Gulf Nations Must Overhaul Everything to Meet Climate Goals - Bloomberg
In Dubai, it’s normal to leave your air conditioning running at all times, even if you go away for weeks. Qatar has the
largest air-conditioned outdoor jogging tracks in the world. Across the United Arab Emirates, water is so cheap that some people run the shower just to listen to it.

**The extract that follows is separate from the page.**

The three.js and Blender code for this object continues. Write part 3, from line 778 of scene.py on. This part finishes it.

The monarchies that make up the Gulf Cooperation Council — Saudi Arabia, Kuwait, the UAE, Qatar, Bahrain and Oman — built their cities on hot, arid lands, including the world's largest continuous sand desert. In summer months, temperatures top 50C (122F), contributing to some of the
highest levels of per-capita energy use in the world: Qatar ranks first, Bahrain fourth, the UAE fifth and Saudi Arabia 14th. That footprint will grow as the population of GCC countries, including foreign workers, swells from 59 million today to
an estimated 84 million by 2100.
The extra people are key to economic growth in a region that has long relied on state-owned oil for income. But to accommodate them while meeting stated climate goals, Gulf countries would have to make major adjustments. Governments and companies will need to dramatically increase renewable energy capacity, while winding down reliance on fossil fuels. Environments will have to be adapted for more people and more intense heat, without increasing emissions or leaving the poor behind. The average resident will have to acclimate to higher energy prices and, for the first time, lower consumption.

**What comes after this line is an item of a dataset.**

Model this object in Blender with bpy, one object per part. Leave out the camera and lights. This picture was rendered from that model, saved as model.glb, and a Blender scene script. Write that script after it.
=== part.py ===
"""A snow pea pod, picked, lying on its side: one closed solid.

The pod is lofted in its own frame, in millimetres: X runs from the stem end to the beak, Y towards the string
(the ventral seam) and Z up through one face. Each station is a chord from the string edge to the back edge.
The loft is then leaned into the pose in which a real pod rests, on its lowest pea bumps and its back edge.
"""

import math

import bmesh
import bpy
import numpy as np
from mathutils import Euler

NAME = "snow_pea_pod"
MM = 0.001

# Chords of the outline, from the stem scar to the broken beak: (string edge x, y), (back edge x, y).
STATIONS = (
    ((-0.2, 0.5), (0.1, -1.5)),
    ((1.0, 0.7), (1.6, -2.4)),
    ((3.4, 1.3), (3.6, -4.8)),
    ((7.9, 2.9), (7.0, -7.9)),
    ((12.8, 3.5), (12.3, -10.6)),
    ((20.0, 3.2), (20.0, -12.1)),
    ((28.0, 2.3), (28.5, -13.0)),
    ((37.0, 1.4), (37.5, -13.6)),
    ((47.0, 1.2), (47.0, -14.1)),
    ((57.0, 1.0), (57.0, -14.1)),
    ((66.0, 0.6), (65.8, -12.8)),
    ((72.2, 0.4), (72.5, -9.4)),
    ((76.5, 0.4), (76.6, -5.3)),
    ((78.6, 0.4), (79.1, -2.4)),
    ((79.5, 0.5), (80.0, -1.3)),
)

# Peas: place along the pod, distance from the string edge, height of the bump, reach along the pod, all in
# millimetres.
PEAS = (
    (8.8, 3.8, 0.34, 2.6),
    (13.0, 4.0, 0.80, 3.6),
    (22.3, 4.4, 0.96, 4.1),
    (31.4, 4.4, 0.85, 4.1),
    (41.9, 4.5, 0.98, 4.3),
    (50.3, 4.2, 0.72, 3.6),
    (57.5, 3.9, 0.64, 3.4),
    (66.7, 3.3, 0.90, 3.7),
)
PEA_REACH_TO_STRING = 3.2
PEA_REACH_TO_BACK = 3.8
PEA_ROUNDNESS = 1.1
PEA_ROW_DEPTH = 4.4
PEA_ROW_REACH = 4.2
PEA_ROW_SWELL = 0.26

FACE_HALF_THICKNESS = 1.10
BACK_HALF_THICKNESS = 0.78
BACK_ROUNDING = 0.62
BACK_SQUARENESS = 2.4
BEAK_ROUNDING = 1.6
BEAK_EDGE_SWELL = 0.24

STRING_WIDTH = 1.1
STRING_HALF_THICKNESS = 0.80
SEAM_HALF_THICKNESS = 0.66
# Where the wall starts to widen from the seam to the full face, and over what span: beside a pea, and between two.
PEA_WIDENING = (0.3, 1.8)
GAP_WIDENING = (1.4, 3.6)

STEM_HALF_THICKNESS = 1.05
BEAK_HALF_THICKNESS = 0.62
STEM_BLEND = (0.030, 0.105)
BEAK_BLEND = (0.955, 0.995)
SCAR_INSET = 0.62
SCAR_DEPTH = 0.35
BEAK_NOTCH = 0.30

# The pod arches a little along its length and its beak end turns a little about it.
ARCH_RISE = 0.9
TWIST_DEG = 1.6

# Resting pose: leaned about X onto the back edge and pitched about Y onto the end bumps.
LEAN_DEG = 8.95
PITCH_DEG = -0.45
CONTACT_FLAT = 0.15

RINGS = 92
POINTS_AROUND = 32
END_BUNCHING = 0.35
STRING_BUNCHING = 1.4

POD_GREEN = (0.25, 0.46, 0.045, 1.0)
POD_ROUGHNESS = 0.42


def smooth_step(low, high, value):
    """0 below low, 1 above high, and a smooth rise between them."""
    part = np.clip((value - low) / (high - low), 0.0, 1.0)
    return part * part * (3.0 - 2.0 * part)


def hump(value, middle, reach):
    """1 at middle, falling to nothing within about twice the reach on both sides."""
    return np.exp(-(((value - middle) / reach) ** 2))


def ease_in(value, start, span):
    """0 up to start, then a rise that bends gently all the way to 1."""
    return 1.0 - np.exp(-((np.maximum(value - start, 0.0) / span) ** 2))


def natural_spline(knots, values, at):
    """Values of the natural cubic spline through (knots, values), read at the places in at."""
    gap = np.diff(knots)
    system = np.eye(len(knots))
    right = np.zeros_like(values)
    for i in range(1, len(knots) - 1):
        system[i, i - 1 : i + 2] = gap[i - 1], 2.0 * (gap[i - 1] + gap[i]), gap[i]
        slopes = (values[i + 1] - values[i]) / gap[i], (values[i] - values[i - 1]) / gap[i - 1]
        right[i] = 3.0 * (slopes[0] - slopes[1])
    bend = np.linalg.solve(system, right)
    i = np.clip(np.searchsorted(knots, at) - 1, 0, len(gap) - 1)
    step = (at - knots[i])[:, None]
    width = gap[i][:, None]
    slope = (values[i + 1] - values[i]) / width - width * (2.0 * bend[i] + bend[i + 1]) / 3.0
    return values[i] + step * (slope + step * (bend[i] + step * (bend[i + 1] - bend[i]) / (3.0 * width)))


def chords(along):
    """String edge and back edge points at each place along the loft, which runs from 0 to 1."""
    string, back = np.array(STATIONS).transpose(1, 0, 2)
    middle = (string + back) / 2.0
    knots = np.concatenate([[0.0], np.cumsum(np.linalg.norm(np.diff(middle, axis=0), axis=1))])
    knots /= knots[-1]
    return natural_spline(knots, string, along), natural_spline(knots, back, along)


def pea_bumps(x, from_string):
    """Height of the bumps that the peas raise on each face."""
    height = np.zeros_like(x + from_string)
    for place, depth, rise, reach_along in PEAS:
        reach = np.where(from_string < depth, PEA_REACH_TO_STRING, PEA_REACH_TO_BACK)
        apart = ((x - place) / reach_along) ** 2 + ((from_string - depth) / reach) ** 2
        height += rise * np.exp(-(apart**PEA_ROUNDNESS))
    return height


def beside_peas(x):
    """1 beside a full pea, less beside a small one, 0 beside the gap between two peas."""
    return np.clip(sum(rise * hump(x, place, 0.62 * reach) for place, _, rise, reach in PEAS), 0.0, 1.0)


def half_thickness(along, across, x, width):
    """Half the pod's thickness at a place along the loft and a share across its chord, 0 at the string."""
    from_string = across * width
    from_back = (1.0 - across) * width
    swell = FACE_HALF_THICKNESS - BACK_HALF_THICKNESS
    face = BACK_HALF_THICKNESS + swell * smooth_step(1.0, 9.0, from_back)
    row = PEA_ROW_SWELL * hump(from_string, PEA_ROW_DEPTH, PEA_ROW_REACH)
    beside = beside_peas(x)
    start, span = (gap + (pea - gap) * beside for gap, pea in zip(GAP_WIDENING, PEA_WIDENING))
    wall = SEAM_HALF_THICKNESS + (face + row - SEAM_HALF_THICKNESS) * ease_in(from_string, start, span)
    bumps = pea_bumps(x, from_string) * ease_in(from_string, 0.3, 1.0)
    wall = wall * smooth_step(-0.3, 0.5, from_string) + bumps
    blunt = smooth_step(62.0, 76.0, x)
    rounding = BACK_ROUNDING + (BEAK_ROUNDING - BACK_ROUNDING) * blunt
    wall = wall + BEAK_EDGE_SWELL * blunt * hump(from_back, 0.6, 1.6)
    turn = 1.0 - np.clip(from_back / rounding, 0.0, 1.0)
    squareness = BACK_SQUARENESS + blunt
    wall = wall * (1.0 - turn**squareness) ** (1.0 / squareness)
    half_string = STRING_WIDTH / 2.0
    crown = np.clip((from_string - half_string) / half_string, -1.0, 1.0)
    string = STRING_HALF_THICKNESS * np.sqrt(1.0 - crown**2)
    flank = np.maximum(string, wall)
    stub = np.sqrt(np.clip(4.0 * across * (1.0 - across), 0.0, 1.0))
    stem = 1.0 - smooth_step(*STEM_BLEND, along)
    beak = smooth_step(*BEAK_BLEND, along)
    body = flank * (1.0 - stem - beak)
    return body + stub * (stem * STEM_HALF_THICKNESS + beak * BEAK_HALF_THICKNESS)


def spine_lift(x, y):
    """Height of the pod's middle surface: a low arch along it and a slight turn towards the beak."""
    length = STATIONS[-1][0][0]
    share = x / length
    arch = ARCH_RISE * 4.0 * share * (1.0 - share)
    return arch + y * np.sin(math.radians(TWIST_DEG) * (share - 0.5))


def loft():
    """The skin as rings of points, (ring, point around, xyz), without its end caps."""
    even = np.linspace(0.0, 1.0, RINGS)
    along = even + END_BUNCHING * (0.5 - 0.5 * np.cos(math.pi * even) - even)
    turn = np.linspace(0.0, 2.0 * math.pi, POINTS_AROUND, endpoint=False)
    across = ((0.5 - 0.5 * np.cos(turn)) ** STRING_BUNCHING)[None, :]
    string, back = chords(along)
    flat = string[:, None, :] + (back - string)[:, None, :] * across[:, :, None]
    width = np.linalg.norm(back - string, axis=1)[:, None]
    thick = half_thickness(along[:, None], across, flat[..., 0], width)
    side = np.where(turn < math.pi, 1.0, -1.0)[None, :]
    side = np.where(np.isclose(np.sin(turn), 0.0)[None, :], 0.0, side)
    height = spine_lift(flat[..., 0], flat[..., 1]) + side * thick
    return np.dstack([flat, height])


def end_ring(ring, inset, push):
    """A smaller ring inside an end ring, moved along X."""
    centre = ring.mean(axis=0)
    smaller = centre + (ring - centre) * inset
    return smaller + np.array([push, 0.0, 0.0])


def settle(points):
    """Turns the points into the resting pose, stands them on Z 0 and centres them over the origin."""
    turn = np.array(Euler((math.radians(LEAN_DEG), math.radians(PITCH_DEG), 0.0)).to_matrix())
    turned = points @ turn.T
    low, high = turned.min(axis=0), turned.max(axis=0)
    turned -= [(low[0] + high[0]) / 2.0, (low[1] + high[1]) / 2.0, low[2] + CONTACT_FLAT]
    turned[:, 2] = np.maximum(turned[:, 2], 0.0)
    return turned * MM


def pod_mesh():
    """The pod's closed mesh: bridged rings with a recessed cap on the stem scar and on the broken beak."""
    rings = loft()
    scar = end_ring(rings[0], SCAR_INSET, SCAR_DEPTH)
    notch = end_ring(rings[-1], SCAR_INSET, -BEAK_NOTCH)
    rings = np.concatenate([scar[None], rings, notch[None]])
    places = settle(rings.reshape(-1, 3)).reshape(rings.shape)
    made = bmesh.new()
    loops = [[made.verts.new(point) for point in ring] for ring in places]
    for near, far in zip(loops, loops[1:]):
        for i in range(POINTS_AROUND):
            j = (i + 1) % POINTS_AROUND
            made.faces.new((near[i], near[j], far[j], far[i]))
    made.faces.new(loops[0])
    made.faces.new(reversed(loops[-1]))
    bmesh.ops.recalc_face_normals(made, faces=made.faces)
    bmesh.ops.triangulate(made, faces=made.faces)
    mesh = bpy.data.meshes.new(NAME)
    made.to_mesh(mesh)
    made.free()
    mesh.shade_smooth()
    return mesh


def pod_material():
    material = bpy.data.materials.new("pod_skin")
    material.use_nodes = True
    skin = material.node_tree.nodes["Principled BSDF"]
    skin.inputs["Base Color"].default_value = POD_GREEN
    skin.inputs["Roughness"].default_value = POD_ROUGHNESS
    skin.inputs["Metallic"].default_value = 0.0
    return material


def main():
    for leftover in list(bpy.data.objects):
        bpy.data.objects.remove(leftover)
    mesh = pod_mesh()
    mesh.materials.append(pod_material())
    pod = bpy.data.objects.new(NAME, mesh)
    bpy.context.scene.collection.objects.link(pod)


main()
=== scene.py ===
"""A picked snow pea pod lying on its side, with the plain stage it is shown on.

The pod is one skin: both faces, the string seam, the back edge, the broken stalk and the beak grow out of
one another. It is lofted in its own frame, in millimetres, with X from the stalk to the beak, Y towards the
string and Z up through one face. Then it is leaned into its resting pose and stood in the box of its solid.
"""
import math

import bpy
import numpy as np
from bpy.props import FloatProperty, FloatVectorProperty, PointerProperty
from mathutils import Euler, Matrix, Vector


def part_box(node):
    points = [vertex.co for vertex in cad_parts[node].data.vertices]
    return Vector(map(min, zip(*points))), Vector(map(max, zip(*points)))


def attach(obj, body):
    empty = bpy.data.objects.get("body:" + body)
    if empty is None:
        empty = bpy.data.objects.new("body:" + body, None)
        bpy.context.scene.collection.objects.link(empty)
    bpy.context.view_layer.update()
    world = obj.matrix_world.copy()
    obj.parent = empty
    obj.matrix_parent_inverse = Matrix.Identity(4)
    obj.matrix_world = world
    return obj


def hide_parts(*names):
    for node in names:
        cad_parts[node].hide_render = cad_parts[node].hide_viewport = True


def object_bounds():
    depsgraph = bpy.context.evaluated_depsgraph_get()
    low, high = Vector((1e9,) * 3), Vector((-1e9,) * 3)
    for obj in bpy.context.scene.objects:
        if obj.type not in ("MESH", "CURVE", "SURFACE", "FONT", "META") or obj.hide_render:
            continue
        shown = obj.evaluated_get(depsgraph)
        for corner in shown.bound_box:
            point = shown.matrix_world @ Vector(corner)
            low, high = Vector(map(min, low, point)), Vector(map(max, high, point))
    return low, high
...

None of this needs to happen overnight: The UAE and Oman have committed to net-zero emissions by 2050, and Bahrain, Kuwait and Saudi Arabia by 2060. (Qatar has no net-zero goal.) But when Dubai kicks off
the COP28 climate conference later this month, the yawning gap between Gulf countries’ stated goals and present reality is sure to come up.
“Dubai is a microcosm of the predicament we’re in globally, whereby the economy runs on extracting, burning and dumping,” says Glada Lahn, a senior research fellow at the UK think tank Chatham House. “It’s tremendously successful along one key measure — standards of living — yet extremely unsustainable. The social contract depends on continuous consumption.”